First of all the arguments are scrupulously correct, and presented by someone who clearly not only understands them thoroughly, but has even researched their origins in the history of mathematical writing. For the lay person let me say that it is common in mathematics texts for authors to continue to present arguments which have become traditional in the most popular books, for various reasons, even if superior arguments were in existence in earlier works. This does not occur in the present book. Professor Comenetz often presents, instead of the most common recent argument for a given result, either one of his own creation, or the most insightful one to be found anywhere in the literature, and his familiarity with that literature extends to Isaac Newton and Euclid. As an example, the existence of the integral of a continuous function, is the result usually stated but not proved in most beginning texts. Some will even present a proof but one offering little useful information to a beginner. Instead this book contains a clear and elementary proof for the existence of the integral of a monotone function, which I learned from the excellent text of Apostol. Professor Comenetz gives it clearly and succinctly and then cites a reference for it in the Principia of Isaac Newton which I have never been aware of before.

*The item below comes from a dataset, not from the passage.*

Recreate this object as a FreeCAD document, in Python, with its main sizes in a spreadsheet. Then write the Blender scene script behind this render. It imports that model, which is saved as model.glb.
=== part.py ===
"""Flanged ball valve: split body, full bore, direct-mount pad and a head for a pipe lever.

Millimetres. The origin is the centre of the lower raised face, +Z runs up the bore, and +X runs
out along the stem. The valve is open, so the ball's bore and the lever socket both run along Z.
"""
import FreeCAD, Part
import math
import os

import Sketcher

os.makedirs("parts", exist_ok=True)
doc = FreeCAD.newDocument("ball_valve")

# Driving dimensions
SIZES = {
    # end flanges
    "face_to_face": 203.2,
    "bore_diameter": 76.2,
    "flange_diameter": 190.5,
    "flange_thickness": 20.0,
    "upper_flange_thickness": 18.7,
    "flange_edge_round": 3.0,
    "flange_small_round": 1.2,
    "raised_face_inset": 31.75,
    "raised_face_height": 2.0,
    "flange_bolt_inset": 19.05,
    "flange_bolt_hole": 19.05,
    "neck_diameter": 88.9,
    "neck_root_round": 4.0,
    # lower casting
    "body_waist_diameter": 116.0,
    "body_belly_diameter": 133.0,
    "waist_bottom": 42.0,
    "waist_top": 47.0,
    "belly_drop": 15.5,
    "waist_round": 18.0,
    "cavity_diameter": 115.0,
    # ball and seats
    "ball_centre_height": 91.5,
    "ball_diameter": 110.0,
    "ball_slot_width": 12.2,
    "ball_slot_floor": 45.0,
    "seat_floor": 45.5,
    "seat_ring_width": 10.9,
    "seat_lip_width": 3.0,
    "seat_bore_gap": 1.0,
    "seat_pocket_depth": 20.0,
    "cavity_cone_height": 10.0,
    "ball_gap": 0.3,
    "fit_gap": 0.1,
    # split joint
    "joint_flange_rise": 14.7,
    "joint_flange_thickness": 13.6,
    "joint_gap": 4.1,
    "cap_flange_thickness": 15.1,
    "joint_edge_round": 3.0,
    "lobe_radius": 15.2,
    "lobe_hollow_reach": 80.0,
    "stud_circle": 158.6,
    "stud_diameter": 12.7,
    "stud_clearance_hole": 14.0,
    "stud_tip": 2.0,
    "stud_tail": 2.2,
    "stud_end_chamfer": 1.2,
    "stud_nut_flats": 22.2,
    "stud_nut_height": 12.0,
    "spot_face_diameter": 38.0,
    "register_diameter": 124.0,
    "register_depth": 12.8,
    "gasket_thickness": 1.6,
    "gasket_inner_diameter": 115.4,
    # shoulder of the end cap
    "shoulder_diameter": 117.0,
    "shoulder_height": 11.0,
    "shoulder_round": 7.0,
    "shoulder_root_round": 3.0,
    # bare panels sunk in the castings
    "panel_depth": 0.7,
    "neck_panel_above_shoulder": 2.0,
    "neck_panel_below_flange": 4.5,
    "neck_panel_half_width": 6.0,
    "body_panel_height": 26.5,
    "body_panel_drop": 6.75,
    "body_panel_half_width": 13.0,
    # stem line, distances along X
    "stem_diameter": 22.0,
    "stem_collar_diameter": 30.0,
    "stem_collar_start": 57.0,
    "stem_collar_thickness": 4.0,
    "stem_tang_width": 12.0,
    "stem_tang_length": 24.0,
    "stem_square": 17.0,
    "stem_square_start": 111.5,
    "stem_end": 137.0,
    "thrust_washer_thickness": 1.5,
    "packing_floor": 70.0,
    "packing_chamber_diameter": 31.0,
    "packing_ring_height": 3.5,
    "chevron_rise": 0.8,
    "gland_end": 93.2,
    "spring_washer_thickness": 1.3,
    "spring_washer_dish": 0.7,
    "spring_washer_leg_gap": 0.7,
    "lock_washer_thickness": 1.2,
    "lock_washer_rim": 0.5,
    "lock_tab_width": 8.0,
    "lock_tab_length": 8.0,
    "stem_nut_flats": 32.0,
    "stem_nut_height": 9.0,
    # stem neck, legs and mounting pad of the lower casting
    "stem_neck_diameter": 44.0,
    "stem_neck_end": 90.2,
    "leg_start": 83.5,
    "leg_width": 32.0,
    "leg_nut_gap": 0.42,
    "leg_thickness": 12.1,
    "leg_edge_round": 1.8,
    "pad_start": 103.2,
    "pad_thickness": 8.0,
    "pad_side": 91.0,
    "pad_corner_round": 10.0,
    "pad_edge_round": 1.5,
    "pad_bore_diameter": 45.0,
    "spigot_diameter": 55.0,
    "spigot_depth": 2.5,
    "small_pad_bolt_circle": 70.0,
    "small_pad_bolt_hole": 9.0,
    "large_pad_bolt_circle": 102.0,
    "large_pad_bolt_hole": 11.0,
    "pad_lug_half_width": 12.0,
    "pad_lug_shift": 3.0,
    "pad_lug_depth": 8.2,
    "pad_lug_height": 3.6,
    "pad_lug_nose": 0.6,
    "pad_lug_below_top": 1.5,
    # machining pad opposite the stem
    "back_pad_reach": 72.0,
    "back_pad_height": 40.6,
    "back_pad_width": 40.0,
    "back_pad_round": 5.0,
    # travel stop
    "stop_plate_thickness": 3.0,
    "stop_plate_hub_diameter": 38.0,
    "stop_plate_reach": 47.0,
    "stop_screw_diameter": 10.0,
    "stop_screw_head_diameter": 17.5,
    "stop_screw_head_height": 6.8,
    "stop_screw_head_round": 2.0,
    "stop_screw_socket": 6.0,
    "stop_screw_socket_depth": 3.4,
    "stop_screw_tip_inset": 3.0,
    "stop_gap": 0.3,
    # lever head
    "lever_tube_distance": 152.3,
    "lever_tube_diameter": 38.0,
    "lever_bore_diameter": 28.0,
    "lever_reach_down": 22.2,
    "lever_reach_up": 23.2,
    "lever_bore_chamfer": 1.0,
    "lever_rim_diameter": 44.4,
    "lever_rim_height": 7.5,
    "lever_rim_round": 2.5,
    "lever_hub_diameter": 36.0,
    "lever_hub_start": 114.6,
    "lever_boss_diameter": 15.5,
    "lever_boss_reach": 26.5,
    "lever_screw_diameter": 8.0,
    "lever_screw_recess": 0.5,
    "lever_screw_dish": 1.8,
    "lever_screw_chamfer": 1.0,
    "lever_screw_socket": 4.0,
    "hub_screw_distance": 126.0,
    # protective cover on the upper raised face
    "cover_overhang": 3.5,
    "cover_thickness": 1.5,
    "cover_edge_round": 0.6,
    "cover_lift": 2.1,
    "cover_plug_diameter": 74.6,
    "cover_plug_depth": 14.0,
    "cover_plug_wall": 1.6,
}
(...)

After making clear with this elementary argument the essential point of an existence proof for integrals, he later introduces the concept of uniform continuity, which is needed for the general argument involving continuous functions. Instead of sweeping aside entirely the argument that all continuous functions on a closed bounded interval are in fact uniformly continuous, he observes that from what has already been explained, the result is easy for continuously differentiable functions, a class which comprises all examples any standard course will treat.

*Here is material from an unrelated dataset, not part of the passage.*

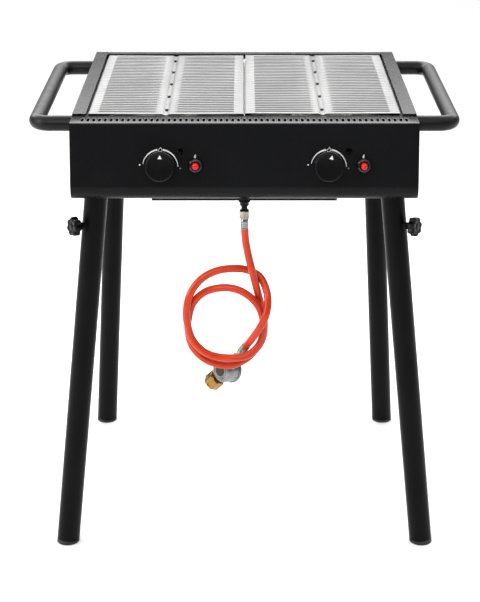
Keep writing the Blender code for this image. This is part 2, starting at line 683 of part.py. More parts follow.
def make_drip_tray(mat):
    """Open tray that hangs by its rim on the runners and slides out to the rear."""
    t = 0.0012
    rim_top = RUNNER_TOP + GAP + t
    low = TRAY_LOW
    y0, y1 = BULKHEAD_Y + 0.006, REAR - 0.004
    outside = TRAY_HALF
    rim = TRAY_HALF + TRAY_RIM
    tray = boxes("drip_tray", [((-outside, y0, low), (outside, y1, rim_top))], mat)
    inside = boxes("tray_inside", [((-outside + t, y0 + t, low + t),
                                    (outside - t, y1 - t, rim_top + 0.01))])
    rims = boxes("tray_rims", [((-rim, y0, rim_top - t), (-outside + 0.0004, y1, rim_top)),
                               ((outside - 0.0004, y0, rim_top - t), (rim, y1, rim_top))])
    front = REAR + 0.0005
    plate = prism("tray_plate", [(y1 - 0.0005, rim_top), (y1 - 0.0005, rim_top - t),
                  (front, rim_top - t), (front, 0.6990), (front + TRAY_PULL, 0.6955),
                  (front + TRAY_PULL, 0.6970), (front + t, 0.7002), (front + t, rim_top)],
                  "X", -0.255, 0.255)
    for part, operation in ((rims, "UNION"), (plate, "UNION"), (inside, "DIFFERENCE")):
        boolean(tray, part, operation)
    return tray


# ---------------------------------------------------------------- legs
def leg_frame(side, end):
    """Local Z points up along the leg, from its foot at the floor; also its length."""
    s = sign_of(side)
    e = -1 if end == "front" else 1
    foot_x, foot_y = LEG_FOOT_FRONT if end == "front" else LEG_FOOT_REAR
    foot = Vector((s * foot_x, BODY_Y + e * foot_y, 0.0))
    top = Vector((s * LEG_TOP[0], BODY_Y + e * LEG_TOP[1], LEG_TOP_Z))
    return frame_along(foot, top - foot, up=(0, 1, 0)), (top - foot).length


def star_frame(side, end):
    """Local Z points out of the leg, square to it, at the height of the clamping knob."""
    frame, length = leg_frame(side, end)
    e = -1 if end == "front" else 1
    axis = (frame @ Vector((0, 0, 1))) - frame.translation
    centre = frame.translation + axis * (STAR_Z / axis.z)
    outward = Vector((sign_of(side) * math.cos(STAR_ANGLE), e * math.sin(STAR_ANGLE), 0.0))
    outward = (outward - axis * outward.dot(axis)).normalized()
    return frame_along(centre, outward, up=axis)


def ring(name, outer, inner, low, high, segments, mat=None, matrix=None):
    profile = [(outer, low), (outer, high), (inner, high), (inner, low)]
    return lathe(name, profile, segments, mat, matrix)


def make_leg_socket(side, end, mat):
    """Plate under the side flange with a stub tube that the leg slips over."""
    s = sign_of(side)
    e = -1 if end == "front" else 1
    frame, length = leg_frame(side, end)
    label = f"{end}_{side}"
    stub = ring(f"leg_socket_{label}", SOCKET_RADIUS, SOCKET_RADIUS - 0.002,
                length - SOCKET_LENGTH, length + 0.02, LEG_SIDES, mat, frame)
    above = boxes(f"stub_trim_{label}", [ordered((s * 0.2, BODY_Y + e * 0.19, 0.6862),
                                                 (s * 0.35, BODY_Y + e * 0.30, 0.75))])
    y_out = 0.2575 if end == "front" else 0.262
    plate = boxes(f"socket_plate_{label}",
                  [ordered((s * 0.235, BODY_Y + e * 0.2005, 0.6847),
                           (s * 0.3030, BODY_Y + e * y_out, SIDE_BOTTOM - GAP))])
    boolean(stub, above, "DIFFERENCE")
    boolean(stub, plate, "UNION")
    return stub


def make_leg(side, end, mat):
    frame, length = leg_frame(side, end)
    label = f"{end}_{side}"
    leg = ring(f"leg_{label}", LEG_RADIUS, LEG_RADIUS - LEG_WALL, CAP_RIM + GAP, length,
               LEG_SIDES, mat, frame)
    place = star_frame(side, end)
    boss = lathe(f"boss_{label}", [(0.0, 0.0198), (0.0065, 0.0198), (0.0065, 0.0265),
                 (0.0, 0.0265)], 16, matrix=place)
    hole = lathe(f"screw_hole_{label}", [(0.0, 0.010), (0.0043, 0.010), (0.0043, 0.040),
                 (0.0, 0.040)], 12, matrix=place)
    boolean(leg, boss, "UNION")
    boolean(leg, hole, "DIFFERENCE")
    return leg


def make_foot_cap(side, end, mat):
    """Plastic plug in the leg's end; its rim is cut level, so it stands flat on the floor."""
    frame, length = leg_frame(side, end)
    label = f"{end}_{side}"
    profile = [(0.0, -0.008), (LEG_RADIUS, -0.008), (LEG_RADIUS, CAP_RIM),
               (SOCKET_RADIUS - 0.0003, CAP_RIM), (SOCKET_RADIUS - 0.0003, CAP_RIM + 0.018),
               (0.0, CAP_RIM + 0.018)]
    cap = lathe(f"foot_cap_{label}", profile, LEG_SIDES, mat, frame)
    centre = frame.translation
    below = boxes(f"floor_trim_{label}", [((centre.x - 0.05, centre.y - 0.05, -0.05),
                                           (centre.x + 0.05, centre.y + 0.05, 0.0))])
    boolean(cap, below, "DIFFERENCE")
    return cap


def star_outline(lobes=7, radius=0.0160, depth=0.0018):
    points = []
    for i in range(lobes * 6):
        angle = 2 * math.pi * i / (lobes * 6)
        r = radius + depth * math.cos(lobes * angle)
        points.append((r * math.cos(angle), r * math.sin(angle)))
    return points


def make_star_knob(side, end, mat):
    """Seven-lobed clamping knob moulded on its screw, which bears on the stub in the leg."""
    place = star_frame(side, end)
    label = f"{end}_{side}"
    head = link(f"star_knob_{label}",
                prism_mesh("star", star_outline(), "Z", 0.0335, 0.0470), mat, place)
    stud = lathe(f"star_stud_{label}", [(0.0, SOCKET_RADIUS + GAP), (0.0039, SOCKET_RADIUS + GAP),
                 (0.0039, 0.0290), (0.0075, 0.0290), (0.0095, 0.0345), (0.0, 0.0345)], 12,
                 matrix=place)
    boolean(head, stud, "UNION")
    return head


# ---------------------------------------------------------------- hose and regulator
def make_hose(mats):
    inlet_low = BOTTOM_Z - 0.0058 - 0.0190 - GAP
    nut_frame = Matrix.Translation((0, INLET_Y, inlet_low - 0.0147))
    hex_nut("hose_nut", 0.0165, 0.0147, 0.0045, mats["nickel"], nut_frame)
    ferrule_top = inlet_low - 0.0147 - GAP
    ferrule_low = HOSE_ROUTE[0][2] + 0.0007
    ring_profile = [(0.0040, ferrule_top), (0.0066, ferrule_top), (0.0072, ferrule_top - 0.003),
                    (0.0072, ferrule_low), (0.0040, ferrule_low)]
    lathe("hose_ferrule", ring_profile, 20, mats["chrome"], Matrix.Translation((0, INLET_Y, 0)))
    points = smooth_route(HOSE_ROUTE, HOSE_POINTS)
    tube("gas_hose", points, HOSE_RADIUS, mats["hose"])
    make_regulator(Vector(HOSE_ROUTE[-1]), mats)


def make_regulator(hose_end, mats):
    """Hose-end fitting, diaphragm housing with its two pipes, and the bottle nut."""
    along = frame_along(hose_end, REGULATOR_AXIS)
    fitting_end = 0.0385
    fitting = [(0.0, 0.0010), (0.0077, 0.0010), (0.0077, 0.0155), (0.0086, 0.0160),
               (0.0086, 0.0235), (0.0062, 0.0240), (0.0062, fitting_end), (0.0, fitting_end)]
    lathe("hose_end_fitting", fitting, 18, mats["chrome"], along)
    centre = hose_end + REGULATOR_AXIS * DRUM_DISTANCE
    body_profile = [(0.0, -0.0180), (0.0190, -0.0180), (0.0250, -0.0145), (0.0265, -0.0125),
                    (0.0265, -0.0085), (0.0240, -0.0080), (0.0235, 0.0110), (0.0225, 0.0140),
                    (0.0190, 0.0170), (0.0, 0.0180)]
    body = lathe("regulator_body", body_profile, 24, mats["zinc"], frame_along(centre, DRUM_AXIS))
    bottle = frame_along(centre, BOTTLE_AXIS)
    for name, start, stop, place in (
            ("regulator_inlet", fitting_end + GAP, DRUM_DISTANCE, along),
            ("regulator_outlet", 0.0, BOTTLE_NUT_START - GAP, bottle)):
        pipe = lathe(name, [(0.0, start), (PIPE_RADIUS, start), (PIPE_RADIUS, stop),
                            (0.0, stop)], 16, matrix=place)
        boolean(body, pipe, "UNION")
    hex_nut("regulator_nut", 0.0300, 0.0230, 0.0070, mats["brass"],
            bottle @ Matrix.Translation((0, 0, BOTTLE_NUT_START)))


# ---------------------------------------------------------------- assembly
def make_materials():
    return {
        "paint": material("black_paint", PAINT, 0.45),
        "inner": material("inner_black", (0.02, 0.02, 0.021, 1.0), 0.6),
        "steel": material("stainless", STEEL, 0.28, 1.0),
        "knob": material("knob_black", (0.015, 0.015, 0.017, 1.0), 0.35),
        "red": material("button_red", (0.75, 0.02, 0.03, 1.0), 0.3),
        "brass": material("brass", (0.62, 0.42, 0.16, 1.0), 0.28, 1.0),
        "nickel": material("nickel", (0.70, 0.68, 0.58, 1.0), 0.25, 1.0),
        "chrome": material("chrome", (0.75, 0.75, 0.76, 1.0), 0.12, 1.0),
        "zinc": material("zinc", (0.45, 0.46, 0.46, 1.0), 0.38, 1.0),
        "hose": material("hose_orange", (0.80, 0.09, 0.03, 1.0), 0.35),
        "ceramic": material("ceramic", (0.85, 0.83, 0.78, 1.0), 0.35),
    }


def make_controls(side, mats):
    x = sign_of(side) * KNOB_X
    frame = control_frame(x, CONTROL_Z)
    make_valve(side, frame, mats["brass"])
    make_valve_plug(side, frame, mats["brass"])
    make_injector(side, frame, mats["brass"])
    make_spindle(side, frame, mats["steel"])
    make_knob(side, frame, mats["knob"])
    igniter = control_frame(x + IGNITER_OFFSET[0], CONTROL_Z + IGNITER_OFFSET[1])
    make_igniter(side, igniter, mats["knob"])
    make_igniter_button(side, igniter, mats["red"])
    make_electrode(side, mats["ceramic"])
    make_ignition_lead(side, igniter, mats["knob"])


def main():
    clear_scene()
    mats = make_materials()
    make_front_panel(mats["paint"])
    make_rear_panel(mats["paint"])
    make_control_box_floor(mats["paint"])
    make_bulkhead(mats["inner"])
    make_centre_bar(mats["inner"])
    make_drip_tray(mats["steel"])
    frame = control_frame(0.0, CONTROL_Z)
    make_manifold(mats["inner"], frame)
    make_gas_inlet(mats["inner"], (frame @ Vector((0, -0.0225, -0.028))).z)
    for side in ("left", "right"):
        make_side_panel(side, mats["paint"])
        make_handle(side, mats["paint"])
        make_tray_runner(side, mats["inner"])
        make_grate(side, mats["steel"])
        make_burner(side, mats["steel"])
        make_deflector(side, mats["steel"])
        make_controls(side, mats)
    for side, end in CORNERS:
        make_leg_socket(side, end, mats["paint"])
        make_leg(side, end, mats["paint"])
        make_foot_cap(side, end, mats["knob"])
        make_star_knob(side, end, mats["knob"])
    make_hose(mats)


main()
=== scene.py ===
"""Looks of a two-burner gas charbroiler grill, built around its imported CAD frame.

Metres, +Z up, +X to the right of somebody who stands at the knobs, +Y to the rear. The pieces lie
where the CAD nodes lie, ride on the CAD bodies and carry procedural materials.
"""
import math

import bmesh
import bpy
from mathutils import Matrix, Vector


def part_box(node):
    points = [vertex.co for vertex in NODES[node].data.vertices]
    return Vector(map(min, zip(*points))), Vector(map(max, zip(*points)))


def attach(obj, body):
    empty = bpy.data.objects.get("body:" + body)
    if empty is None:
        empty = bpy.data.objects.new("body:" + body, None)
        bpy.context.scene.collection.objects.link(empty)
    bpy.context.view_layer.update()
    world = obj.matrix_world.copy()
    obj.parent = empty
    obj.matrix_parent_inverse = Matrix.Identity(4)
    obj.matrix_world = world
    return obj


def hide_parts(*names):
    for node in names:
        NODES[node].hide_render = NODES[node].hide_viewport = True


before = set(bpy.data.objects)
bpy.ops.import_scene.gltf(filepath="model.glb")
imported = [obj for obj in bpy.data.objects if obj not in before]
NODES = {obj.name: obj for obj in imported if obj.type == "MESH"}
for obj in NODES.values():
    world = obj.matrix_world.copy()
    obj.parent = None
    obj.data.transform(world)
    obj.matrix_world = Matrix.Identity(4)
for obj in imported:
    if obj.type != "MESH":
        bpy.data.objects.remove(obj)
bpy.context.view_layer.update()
SIDES = ("left", "right")
CORNERS = tuple((end, side) for end in ("front", "rear") for side in SIDES)

# ---------------------------------------------------------------- dimensions of the CAD frame
BODY_Y = 0.0115
FRONT = -0.2685
HALF = 0.305
TOP_Z, LEDGE_Z, BOTTOM_Z = 0.825, 0.822, 0.684
LEDGE_DEPTH = 0.054
PANEL_LEAN = math.radians(9)
RAIL_WIDTH = 0.024
KNOB_X, CONTROL_Z = 0.147, 0.749
IGNITER_X = 0.0615           # from the knob's axis
SIGHT_X, SIGHT_RISE = 0.035, 0.0245
VENT_COUNT, VENT_PITCH, VENT_SIZE, VENT_Y = 57, 0.01015, (0.0050, 0.019), FRONT + 0.023
DIAL_DROP = 0.003            # the printed dial sits a little low round its knob
HANDLE_X, HANDLE_Z, HANDLE_RADIUS, HANDLE_BEND = 0.373, 0.803, 0.014, 0.026
HANDLE_ENDS = (BODY_Y - 0.208, BODY_Y + 0.230)
LEG_RADIUS, LEG_TOP_Z = 0.021, 0.6815
LEG_TOP = (0.265, 0.235)
LEG_FEET = {"front": (0.3345, 0.267), "rear": (0.3035, 0.267)}
STAR_Z, STAR_ANGLE = 0.622, math.radians(35)
INLET_Y = FRONT + 0.0127
HOSE_RADIUS = 0.007
GRATE_OUTER = HALF - RAIL_WIDTH - 0.004
GRATE_SEAM = 0.0004
GRATE_FRONT, GRATE_LENGTH, GRATE_STAGGER = FRONT + LEDGE_DEPTH + 0.002, 0.473, 0.0015
OUTER_MARGIN, INNER_MARGIN, FIELD_WIDTH = 0.017, 0.0185, 0.102
VALLEY_X = INNER_MARGIN + FIELD_WIDTH + INNER_MARGIN
VALLEY_HALF, VALLEY_DEPTH, PLATE_FALL = 0.0075, 0.0022, 0.0006
SLIT_COUNT, SLIT_PITCH, SLIT_SIZE = 35, 0.013, 0.0042
SLIT_LIP = ((-0.0036, 0.0002), (-0.0027, 0.0008), (-SLIT_SIZE / 2, 0.0017))   # (y, fall)
PLATE_ROLL = ((0.0, 0.0007), (0.0006, 0.0002), (0.0016, 0.0))   # (distance from an end, fall)
DRAIN_COUNT, DRAIN_PITCH, DRAIN_FIRST, DRAIN_SIZE = 5, 0.0983, 0.034, (0.0058, 0.018)
NOTCH_LENGTH = 0.058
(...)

This approach is taken throughout. I.e. when a theorem has a difficult proof, instead of brutally presenting it, or callously omitting it, Professor Comenetz illustrates the key idea by giving a proof of an easier case, and then points out how to enhance the argument to reach the more difficult case. This style of explanation is well chosen to guide the serious beginner.

In reference to the Fundamental theorem of calculus, even the statement surprised me. Although in essence the statement is equivalent to the usual one, it has been carefully and intelligently phrased so as to reveal more perfectly than I have ever seen, the perfect duality between the integral and derivative. This is indeed an unusually thoughtful and scholarly book, especially for one aimed at the beginner. A course based on it would in my opinion definitely have a much greater chance of producing students who understand the structure, uses, and arguments of calculus, than is usually the case.

Another unusual feature of this book is its attempt to incorporate the concept of "infinitesimals" into the discussion. In reading these sections I admit to feeling some kinship with Bishop Berkeley who complained of his inability to understand Newton. After almost 40 years of personal mathematical atheism, the author almost persuades me to believe in infinitesimals, and he certainly makes me want to. Although I have always preferred the simplicity of the pure mathematical formulation of calculus, after reading this book it is hard to be satisfied with only that. There seems no doubt that the long experience of the author in teaching at a school (St. Johns College) where the reading of original texts is a hallowed institution, has very beneficially influenced his preparation for this work.

As to pedagogy, consider the advantage of thinking of the integral and derivative as illustrating concepts the student already believes to be inverse, as opposed to trying to force on him the reciprocal nature of two ideas which are both defined only mathematically. Thus after taking the time to illustrate that the density of a wire at a point is approximated by its average densities over nearby intervals, and reciprocally that the mass of a small segment of wire where the density varies only slightly, is approximated by that of a wire of uniform density, it becomes almost trivial to believe that the integral and derivative (abstract versions of mass and density) determine each other in the same way. In the more standard example, area under a graph over a short interval where the height varies only slightly, is approximated by that of a graph of constant height, and reciprocally the height of a graph at a point is approximated by the quotient of the area taken over a small interval containing that point, divided by the width of that interval.

These are examples of the author's philosophy that a mathematical definition should not be attempted until the concept involved has been sufficiently explained so that the reader can well judge whether the abstract definition presented does indeed capture the idea which is to be made precise. If we mathematicians would begin again to ask ourselves about the origins, applications, and meaning, of our symbols, we may regain the interest and appreciation of the public, of our colleagues in other disciplines, and of our students. This book is a good start in the right direction. I recommend this work to high school and college teachers looking for a book from which they and their students are likely to learn much about calculus and about pedagogy, as well as to the scientifically curious layman. There are certainly other excellent and classic calculus books available (such as those by Courant, or Apostol, or even Sylvanus P. Thompson), but in my opinion many recent and popular works on the topic will appear intellectually sterile after exposure to this one. The only challenge which the author has not attempted is that of trying to explain the calculus to readers who do not read English well. Virtually every sentence in this book says exactly what the author intended it to, but it may require some reflection. This is no doubt intended. Wherever there are students for whom phrases like "rectilinear motion" do not require to be rendered into words of at most 2 syllables, as "motion along a straight line", this book will be very useful and stimulating indeed.

Although it contains relatively few routine computational problems,these are easily added from a workbook like Schaum's outline series. I actually prefer a book which offers a small number of thoughtful problems which the student should work all of, instead of a huge number which can (and will) mostly be ignored. Oh yes, at under $40 from Amazon.com (in paper), this book is a great bargain in comparison to many decidedly inferior works at over $100."